Records that describe objects:

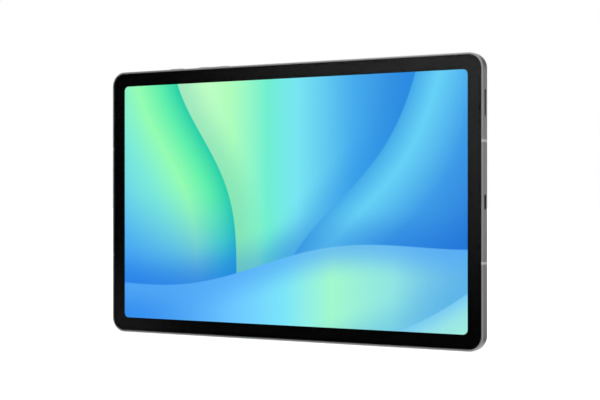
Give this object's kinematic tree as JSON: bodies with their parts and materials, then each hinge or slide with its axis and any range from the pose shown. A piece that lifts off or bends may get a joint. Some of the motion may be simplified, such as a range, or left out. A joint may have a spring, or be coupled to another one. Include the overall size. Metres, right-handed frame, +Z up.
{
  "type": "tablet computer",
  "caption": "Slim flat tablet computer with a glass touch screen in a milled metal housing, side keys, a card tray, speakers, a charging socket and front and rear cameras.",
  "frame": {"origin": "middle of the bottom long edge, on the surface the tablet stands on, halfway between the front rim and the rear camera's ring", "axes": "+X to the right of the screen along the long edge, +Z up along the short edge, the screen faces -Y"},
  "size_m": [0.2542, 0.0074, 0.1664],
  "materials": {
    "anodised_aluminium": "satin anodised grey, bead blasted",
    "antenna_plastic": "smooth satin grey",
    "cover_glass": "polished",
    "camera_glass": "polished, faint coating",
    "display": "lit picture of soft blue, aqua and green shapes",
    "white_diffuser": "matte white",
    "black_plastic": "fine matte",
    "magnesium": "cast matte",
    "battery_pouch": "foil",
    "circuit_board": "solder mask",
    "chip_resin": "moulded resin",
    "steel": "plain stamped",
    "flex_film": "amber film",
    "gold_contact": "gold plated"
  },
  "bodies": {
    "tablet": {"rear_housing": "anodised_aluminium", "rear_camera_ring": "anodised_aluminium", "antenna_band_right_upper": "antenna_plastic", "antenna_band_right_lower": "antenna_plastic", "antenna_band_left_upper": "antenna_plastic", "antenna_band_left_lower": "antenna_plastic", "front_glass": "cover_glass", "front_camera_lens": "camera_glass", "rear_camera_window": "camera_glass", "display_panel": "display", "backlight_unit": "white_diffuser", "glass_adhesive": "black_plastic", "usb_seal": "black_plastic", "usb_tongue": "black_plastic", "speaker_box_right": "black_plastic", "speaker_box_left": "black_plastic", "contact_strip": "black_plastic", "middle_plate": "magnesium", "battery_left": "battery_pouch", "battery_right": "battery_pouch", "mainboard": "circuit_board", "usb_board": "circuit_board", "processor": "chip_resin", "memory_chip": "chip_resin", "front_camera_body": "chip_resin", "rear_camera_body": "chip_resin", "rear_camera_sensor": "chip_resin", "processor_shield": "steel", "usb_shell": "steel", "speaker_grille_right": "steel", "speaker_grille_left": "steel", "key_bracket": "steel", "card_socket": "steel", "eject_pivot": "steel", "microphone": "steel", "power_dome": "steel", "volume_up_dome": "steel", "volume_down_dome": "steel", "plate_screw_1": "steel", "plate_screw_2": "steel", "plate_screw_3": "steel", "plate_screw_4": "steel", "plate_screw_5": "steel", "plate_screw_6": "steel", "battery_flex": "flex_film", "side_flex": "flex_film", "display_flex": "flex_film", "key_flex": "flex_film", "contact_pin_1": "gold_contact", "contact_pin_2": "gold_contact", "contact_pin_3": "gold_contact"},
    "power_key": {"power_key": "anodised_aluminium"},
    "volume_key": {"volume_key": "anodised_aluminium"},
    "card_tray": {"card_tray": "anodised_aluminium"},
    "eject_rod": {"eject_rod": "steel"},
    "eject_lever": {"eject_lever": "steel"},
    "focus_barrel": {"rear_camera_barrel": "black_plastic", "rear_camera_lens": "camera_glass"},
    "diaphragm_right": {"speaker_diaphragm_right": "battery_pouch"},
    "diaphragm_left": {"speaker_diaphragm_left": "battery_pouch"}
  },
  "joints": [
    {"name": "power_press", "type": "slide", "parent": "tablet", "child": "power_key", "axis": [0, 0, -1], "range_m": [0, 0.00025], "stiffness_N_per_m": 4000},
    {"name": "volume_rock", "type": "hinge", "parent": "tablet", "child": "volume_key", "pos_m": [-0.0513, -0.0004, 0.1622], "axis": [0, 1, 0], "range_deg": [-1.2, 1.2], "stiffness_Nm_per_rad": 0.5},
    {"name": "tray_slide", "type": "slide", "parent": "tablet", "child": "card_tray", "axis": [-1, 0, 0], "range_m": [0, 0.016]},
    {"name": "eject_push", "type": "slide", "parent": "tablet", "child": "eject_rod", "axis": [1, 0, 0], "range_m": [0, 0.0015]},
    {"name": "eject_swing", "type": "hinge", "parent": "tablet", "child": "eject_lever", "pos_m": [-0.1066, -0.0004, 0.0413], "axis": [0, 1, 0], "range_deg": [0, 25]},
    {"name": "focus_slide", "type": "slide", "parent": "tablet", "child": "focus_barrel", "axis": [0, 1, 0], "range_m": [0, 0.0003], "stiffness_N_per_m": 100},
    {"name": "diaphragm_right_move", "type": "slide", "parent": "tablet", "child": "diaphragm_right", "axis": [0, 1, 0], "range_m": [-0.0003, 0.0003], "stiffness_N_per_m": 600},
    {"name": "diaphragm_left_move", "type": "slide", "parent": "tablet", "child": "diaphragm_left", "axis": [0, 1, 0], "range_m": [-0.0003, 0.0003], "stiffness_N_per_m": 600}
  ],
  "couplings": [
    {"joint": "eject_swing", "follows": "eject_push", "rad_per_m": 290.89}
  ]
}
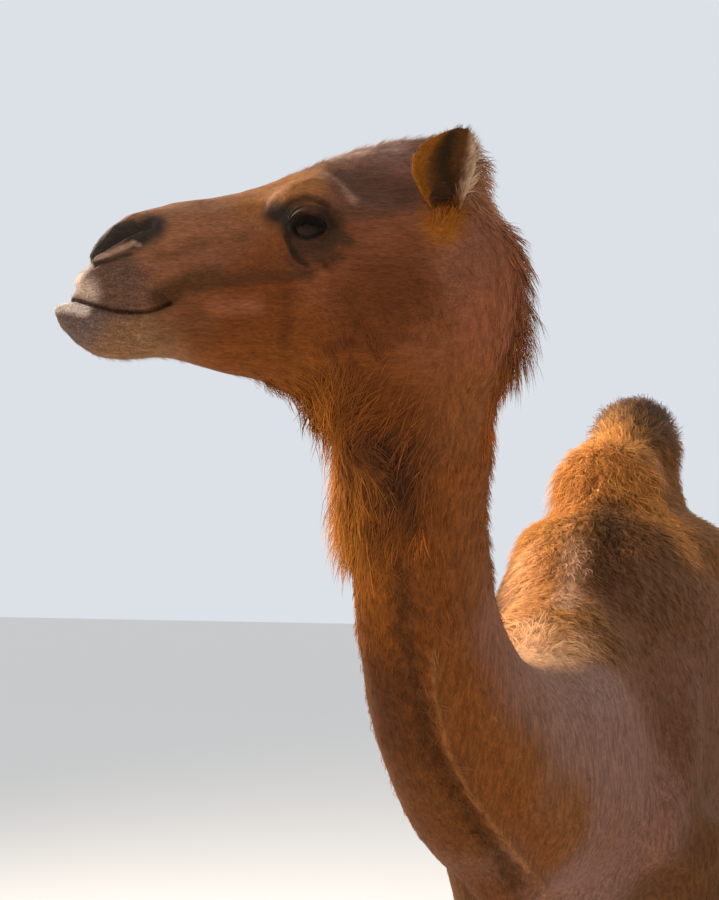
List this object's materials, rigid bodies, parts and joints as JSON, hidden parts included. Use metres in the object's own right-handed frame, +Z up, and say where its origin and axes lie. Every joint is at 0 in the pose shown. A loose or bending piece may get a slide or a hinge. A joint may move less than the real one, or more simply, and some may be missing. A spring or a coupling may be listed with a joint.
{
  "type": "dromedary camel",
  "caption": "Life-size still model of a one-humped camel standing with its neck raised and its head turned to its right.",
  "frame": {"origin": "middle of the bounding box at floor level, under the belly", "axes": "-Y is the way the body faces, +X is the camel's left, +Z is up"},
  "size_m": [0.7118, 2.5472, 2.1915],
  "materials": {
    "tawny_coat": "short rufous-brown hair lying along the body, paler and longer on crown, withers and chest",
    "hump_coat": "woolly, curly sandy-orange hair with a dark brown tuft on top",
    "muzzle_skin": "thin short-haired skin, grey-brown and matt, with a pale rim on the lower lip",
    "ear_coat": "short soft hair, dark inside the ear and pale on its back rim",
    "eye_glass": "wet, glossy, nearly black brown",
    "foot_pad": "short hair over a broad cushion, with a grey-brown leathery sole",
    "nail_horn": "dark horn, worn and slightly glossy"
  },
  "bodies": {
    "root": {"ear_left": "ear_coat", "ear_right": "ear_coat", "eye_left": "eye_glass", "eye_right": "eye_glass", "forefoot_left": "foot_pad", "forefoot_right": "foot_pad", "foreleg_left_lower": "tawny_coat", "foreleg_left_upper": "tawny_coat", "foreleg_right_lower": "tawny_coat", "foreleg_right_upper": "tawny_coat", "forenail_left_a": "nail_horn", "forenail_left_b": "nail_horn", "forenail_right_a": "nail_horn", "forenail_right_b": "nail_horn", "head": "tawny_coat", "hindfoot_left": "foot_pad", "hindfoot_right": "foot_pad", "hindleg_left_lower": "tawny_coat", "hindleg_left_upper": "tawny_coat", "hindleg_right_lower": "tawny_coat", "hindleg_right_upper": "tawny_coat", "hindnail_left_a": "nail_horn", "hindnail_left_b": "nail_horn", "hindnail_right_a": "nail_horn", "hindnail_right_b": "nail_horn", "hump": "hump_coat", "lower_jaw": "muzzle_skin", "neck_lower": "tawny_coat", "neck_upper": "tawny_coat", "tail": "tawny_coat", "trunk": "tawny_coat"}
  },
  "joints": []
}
---
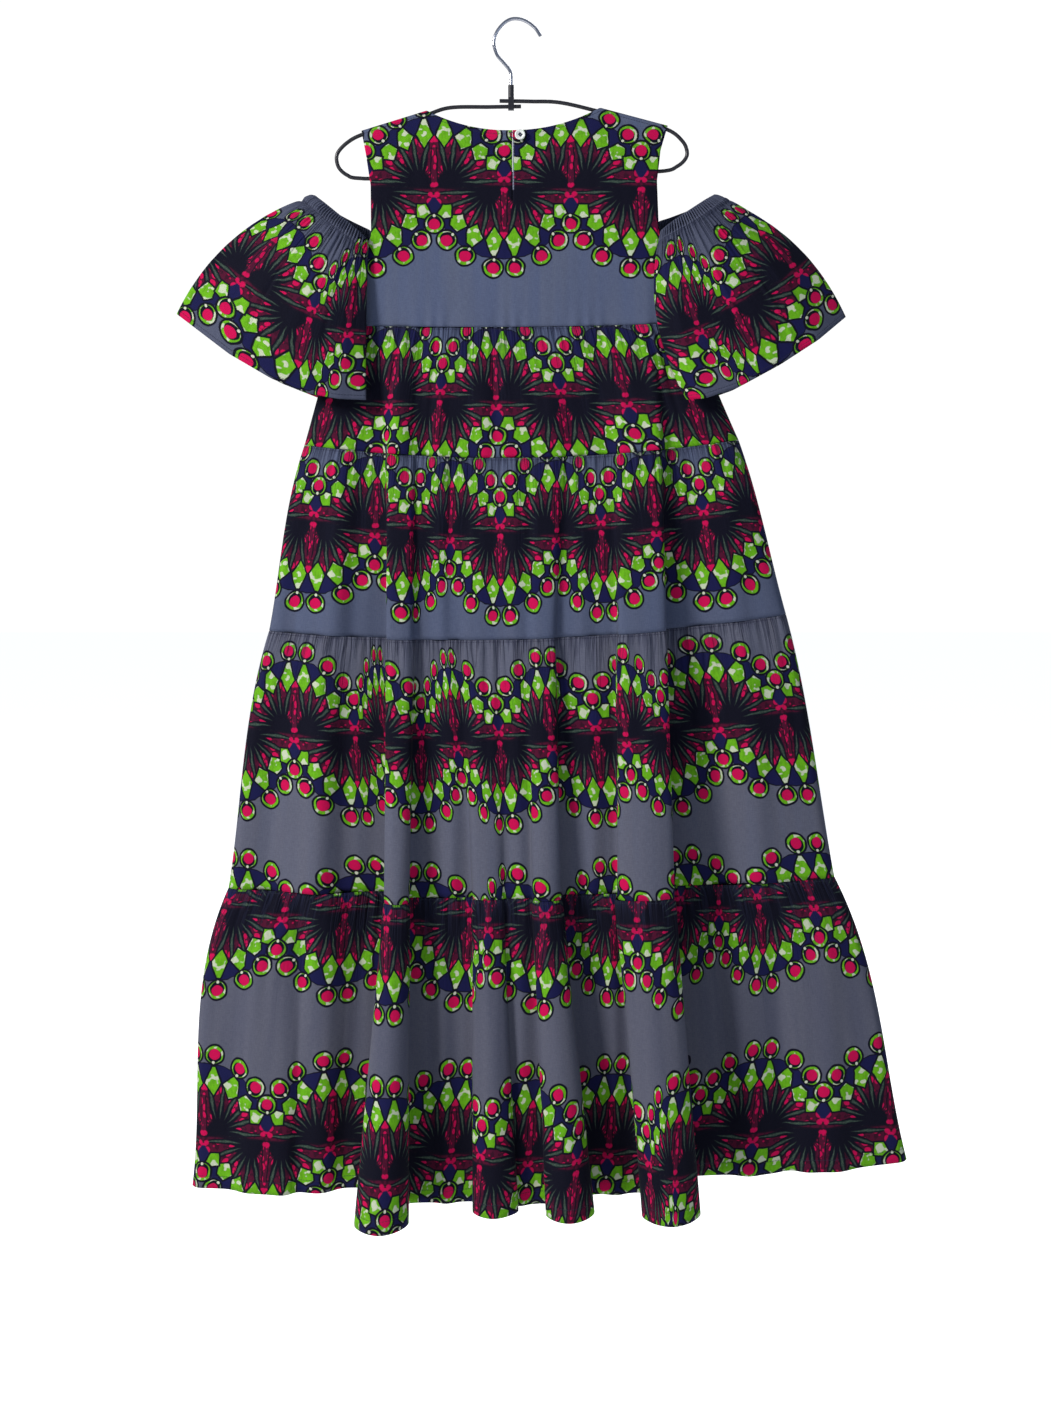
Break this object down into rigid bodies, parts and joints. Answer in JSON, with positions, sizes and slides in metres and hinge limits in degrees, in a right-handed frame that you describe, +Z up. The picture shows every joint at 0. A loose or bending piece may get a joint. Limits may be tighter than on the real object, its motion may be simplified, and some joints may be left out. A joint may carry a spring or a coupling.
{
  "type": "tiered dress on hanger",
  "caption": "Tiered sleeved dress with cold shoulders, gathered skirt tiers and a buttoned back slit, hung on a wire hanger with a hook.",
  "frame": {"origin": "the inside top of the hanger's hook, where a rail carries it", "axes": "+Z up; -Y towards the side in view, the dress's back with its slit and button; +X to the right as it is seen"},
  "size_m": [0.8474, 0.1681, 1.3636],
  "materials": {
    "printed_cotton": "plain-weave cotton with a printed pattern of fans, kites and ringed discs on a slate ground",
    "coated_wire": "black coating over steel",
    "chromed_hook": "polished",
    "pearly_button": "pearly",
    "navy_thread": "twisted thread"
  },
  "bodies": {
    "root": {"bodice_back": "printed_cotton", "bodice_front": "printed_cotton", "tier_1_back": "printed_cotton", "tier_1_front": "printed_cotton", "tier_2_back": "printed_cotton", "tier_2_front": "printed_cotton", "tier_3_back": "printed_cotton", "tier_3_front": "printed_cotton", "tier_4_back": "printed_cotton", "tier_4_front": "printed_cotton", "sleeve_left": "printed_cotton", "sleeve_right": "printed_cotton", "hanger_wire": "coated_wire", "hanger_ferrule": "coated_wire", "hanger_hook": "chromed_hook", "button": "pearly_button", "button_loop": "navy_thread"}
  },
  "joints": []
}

Given exercise:
Make a copy of each line that contains the string "rigid".

Reply:
List this object's materials, rigid bodies, parts and joints as JSON, hidden parts included. Use metres in the object's own right-handed frame, +Z up, and say where its origin and axes lie. Every joint is at 0 in the pose shown. A loose or bending piece may get a slide or a hinge. A joint may move less than the real one, or more simply, and some may be missing. A spring or a coupling may be listed with a joint.
Break this object down into rigid bodies, parts and joints. Answer in JSON, with positions, sizes and slides in metres and hinge limits in degrees, in a right-handed frame that you describe, +Z up. The picture shows every joint at 0. A loose or bending piece may get a joint. Limits may be tighter than on the real object, its motion may be simplified, and some joints may be left out. A joint may carry a spring or a coupling.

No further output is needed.